RE: Status of UML 2.0Robert,

I think a UML model defines constaraints on the programs that are consistent
with the model. And constratints don't need to be ambiguous just because
they are constraints. They describe subsets or classes of things. Is a<b
ambiguous on say natural numbers?


  -----Original Message-----
[]On Behalf Of Bauer, Robert
  Sent: Friday, October 25, 2002 12:58 PM
  To: ''
  Subject: RE: Status of UML 2.0


  Let me address the various responses in this one email.  If I forgot
something, well, sorry.

  The first thing is to understand what it means to formal specify a
programming language.  We specify
  a programming language so that we can understand what a program means.  We
describe that understanding
  by defining how the "state" (I use this in a very generic sense to
encompass not only memory, but
  registers, i/o channels, etc) is modified via the "execution" of the
program.  Irrespective of the
  mechanism of the semantics (e.g., operational, axiomatic, denotational),
determining the meaning of the
  program results in a sort of symbolic execution of the program.  As a
consequence, for specific programs,
  etc., one can determine whether two programs are equivalent in the sense
that their finals states are
  equivalent, though this problem is known to be np-complete.

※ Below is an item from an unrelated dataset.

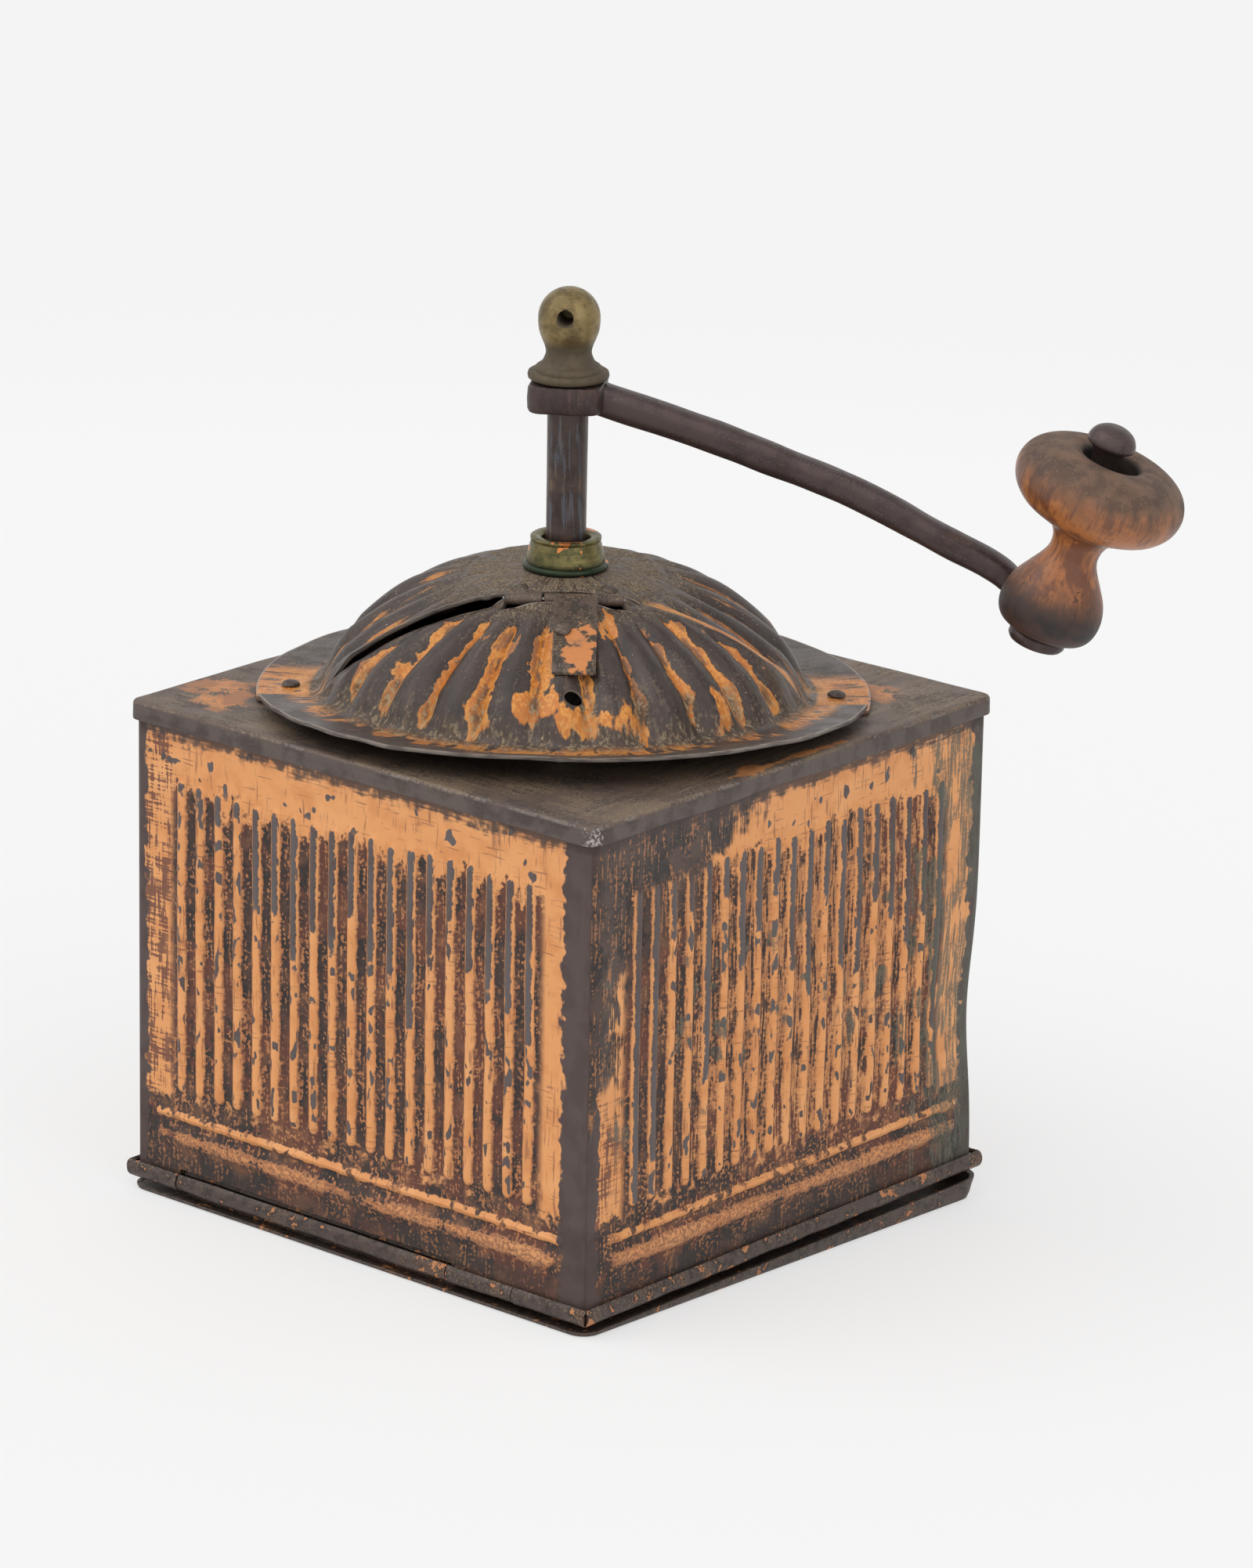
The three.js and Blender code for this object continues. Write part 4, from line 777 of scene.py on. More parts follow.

  So, in a very real sense, that the specification language is undeciable,
semi-undeciable, etc., is
  not critical, because we are only interested in identifying how various
constructs in the programming language
  being described modify the state.  Hence, languages like Z and HOL are
quite beneficial.  Yet, I can
  write sentences whose truth value cannot be determined in both Z and HOL;
however and fortunately, these kinds
  of sentences do not show up to describe modifications made by constructs
in a programming language.

  So, if one were to use, say HOL to describe UML, it begs an important
questions - what about UML is being

  UML is not a programming language nor is it a semantic language that
describes how the constructs of a programming language modify the state.  At
best, UML seems to capture some information about the static

  structure of a system and it is able to capture some information about the
dynamic behaviour of the system in terms of objects that get created and
some of the communication among objects.

  So, at least to me, it appears that we understand a UML model by the
program that gets generated from the UML model.  But the UML model is not a
complete specification of that program, since to do that would require a
complete specification of the programming language in which that program is
generated as well a formal specification of the desired program (and if we
had the latter, we wouldn't need the model except as an

  example of "one" implementation of the specifcation - we know that in each
programming language there are a countably finite set of programs with
equivalent semantics).

  Following this chain of reasoning - then UML stands as sort of
meta-program that by definition is an incomplete description of the program
being represented.  This begs the question to determine what parts of the
program are represented?  And, of course, how are they being represented?
It is my contention that any such representation may be ambiguous
(unambiguity can't be proven)/inconsistent (inconsistency can't be proved).


  -----Original Message-----
  From: []
  Sent: Friday, October 25, 2002 7:55 AM
  Subject: RE: Status of UML 2.0

  > -----Original Message-----
  > From: Hubert Baumeister []
  > >
  > > For example, given some program P, I wish to determine it's
  > meaning.
  > > To
  > > do so requires that I have
  > > a formal semantics, one that is unambiguous and complete in
  > the sense
  > > that every sentence constructed
  > > in the implementation language has only one interpretation in the
  > > specification language - but that requires
  > > me to show that the specification language itself is
  > unambiguous - which
  > > in general can't be done.
  > So what your are saying is, that it is impossible to give a
  > precise mathematical semantics to
  > programming language constructs?

  Correct me if I'm wrong but I believe Modula-2 was specified using VDM.